With body-optimizing and mood-boosting benefits, an ice bath in the Atlantic is this season's coolest wellness trend
One Writer Makes the Case for Cold-Water Swimming This Winter
Plunging into the ocean off of the coast of Maine in December, you don’t feel wetness, only the stunning electricity of liquid burning cold. At dawn the sea is a slick of pink in the small cove near our house in Portland. I strip down to my swimsuit quickly in the 24-degree semi-dark, pulling on neoprene booties, a fur hat and mittens, leaving all my shed layers neatly on a blanket, so that once I’m back on land, I can dry off and get covered as soon as possible.
And the clock is ticking. Walking into the sea, the cold raps my bones like someone cracking an old radiator with the side of a wrench. Water at 45 degrees is too cold somehow to be shocking—too cold to create a reaction, except one of extreme focus. Cold fire ignites the soft hollow behind the knees. It slides up the thighs, numbing as it climbs, until the dark water rings the pubic bone with the ecstatic intensity of a mountain bell. I drop lower, submerging my shoulders with a nonchalance that surprises me daily, holding just out of reach of the small rippling waves. One sharp exhale. Another. A third. I feel the blood rushing away from my brain towards my core. The seconds slide by on my stopwatch. One last sharp exhale. Then, seemingly out of nowhere, an eerie calm settles in, swelling and filling each of my cells. My muscles unclench and I take in the day’s first sun, just hitting the Eastern horizon now as pins and needles spread across my skin. 1 minute and 45 seconds go to 2 minutes. Then a scramble to the shore where, skin numbed to the towel, I focus on getting dressed before my clumsy fingers stop working.
As cold therapy guru-turned-Goop celebrity Wim Hof has long proselytized, the benefits of submitting the body to extreme cold are many—from boosted immunity to lessening anxiety. A variety of scientific research backs him up: participants in cold immersion studies have reported better health, heightened alertness and a brighter mood after submitting to routine frigid water exposure.
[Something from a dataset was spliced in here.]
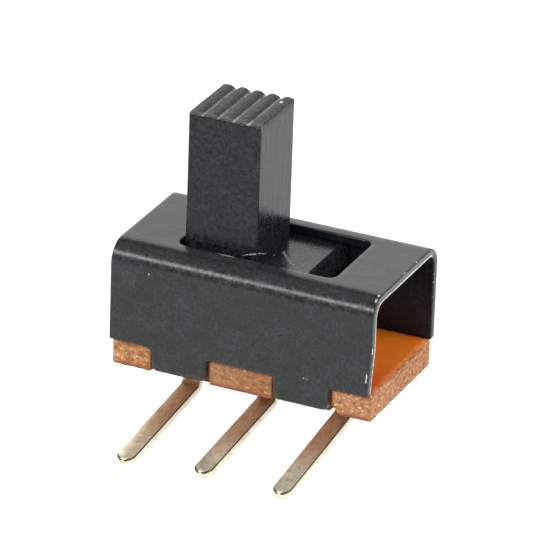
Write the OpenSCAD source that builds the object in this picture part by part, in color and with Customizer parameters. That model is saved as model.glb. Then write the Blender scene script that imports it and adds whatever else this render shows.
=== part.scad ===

These are the promises that first pulled me into the ocean last spring after the COVID shutdown, but before the snow had gone. Then, in the early summer, I went because I was happy to see Kerry, the one other friend who was crazy and curious enough to join me. I do tend towards the extreme, whether it’s committing to Taryn Toomey’s The Class remotely 6 days a week, or, in days gone by, spending over a month in silent meditation at an Indian ashram. But I hate the cold. I’m always the one who needs a second sweater, a thicker pair of socks. So, I could lie and say that the promise of good health is what brings me into the Atlantic in December, but that’s not it.
Lately, for every person who tells me I’m crazy to dip in the winter sea, there’s another who admits to being just as hooked. “Cake never tastes better than after going into the winter ocean,” says Molly Dwyer Blake, a friend and Maine-based artist who inspired my first dips with her own. “I love to go nude,” says Kirsten Rickert, another dear friend up the coast who favors an especially icy stream, documenting her adventures as @magnesium_blue to her more than 100,000 Instagram followers. “The cold ocean makes me feel alive,” Rickert adds. The Pacific also has its own pack of mermaids, and then there’s Sweden’s ice queen @jonnajinton, who brings a sensual Viking vibe to her dramatic plunges (she uses an ice saw to cut her own swimming holes). It’s all a testament to the surge in popularity of open water swimming, a full-body, low-impact workout that burns up to 500 calories an hour. But intense athleticism and a literal immersion in nature’s beauty are not the whole of what draws those like competitive swimmer Gertrude Ederle, the Olympian who first attempted to swim the English Channel, and subject of an upcoming Disney biopic, into the icy deep.